Is this what we do now as members of the media? Who is it that thinks their job is to race to see if they can be the first person to destroy a career before it even starts? Is it worth the clicks you get on that article being the first person to find something naughty or shameful and rush to bring it to light? Did you hope to destroy a career as fast as you could before even stopping to figure out is this someone who deserves to be outted, to be ruined, to be crushed?
Comics say shitty things. People say shitty things. Some of them say shitty things because they are shitty people. But plenty of people say offensive things to get the laugh that comes along with saying something “wrong.” Particularly young comics eager for laughs.
I don’t agree with everything I’ve ever heard him say, but I’ve seen Shane on stage and on the sidewalks outside of clubs and at the comics tables. I’ve seen him hanging out with other comics shooting the shit and when I found out he was chosen as a featured member of SNL, I thought holy shit!
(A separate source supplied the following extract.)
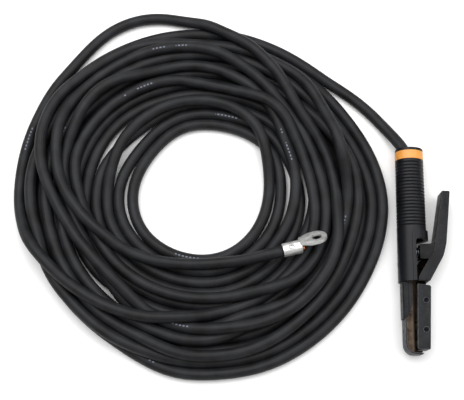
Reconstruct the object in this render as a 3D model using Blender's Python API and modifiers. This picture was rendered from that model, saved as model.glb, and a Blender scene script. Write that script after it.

I can’t wait to see what he brings to the show.
Do we want to start calling for heads to roll based on clips? Or maybe we can wait a beat or two and figure out if someone is actually worthy of career execution before we pull out the torches and attack.
There are plenty of entertainers- in comedy and elsewhere- with squeaky clean public records (and squeaky clean acts) who are unworthy of their positions for reasons far worse than using a bad word.
I’m tired of having comedians ask me if I can edit a story because they’re afraid something they told me, or something I observed might be taken the wrong way by a writer looking for headlines. It’s great to be mindful and watchful. And yes, please, let’s be progressive and tolerant toward people of all races, sexual preferences, religions, and genders. Our culture is shifting rapidly and N words and F words and R words are becoming words we don’t find so funny anymore. And that’s actually pretty great. But putting someone in a stockade because their progress hasn’t happened as quickly as yours is not great. And hunting it down like it’s the plague, particularly while our lawmakers and leaders are permitted to escape consequences for far worse, is just plain embarrassing.
Even more embarrassing is to have publications that supposedly support culture and entertainment (and comedy specifically) suggest that our funny tv shows need better “vetting” of their performers before hiring them. Gross.
And the speed at which this occurred is alarming. Back in December we thought the attack cycle had reached a fever pitch when Kevin Hart was excoriated after the Oscars had dared to invite him to host. But today’s speed attack beats that one by a country mile.
Hopefully Saturday Night Live will not let the media tell them who to hire and how they should be “vetted.” SNL’s responsibility extends what they choose to put on the air, not with the full unabridged transcript of their performers pasts. And hopefully as a society we don’t think that we need to “vet” our entertainers to make sure they’ve never said an off color thing anywhere, anytime. There are better places to focus your attention.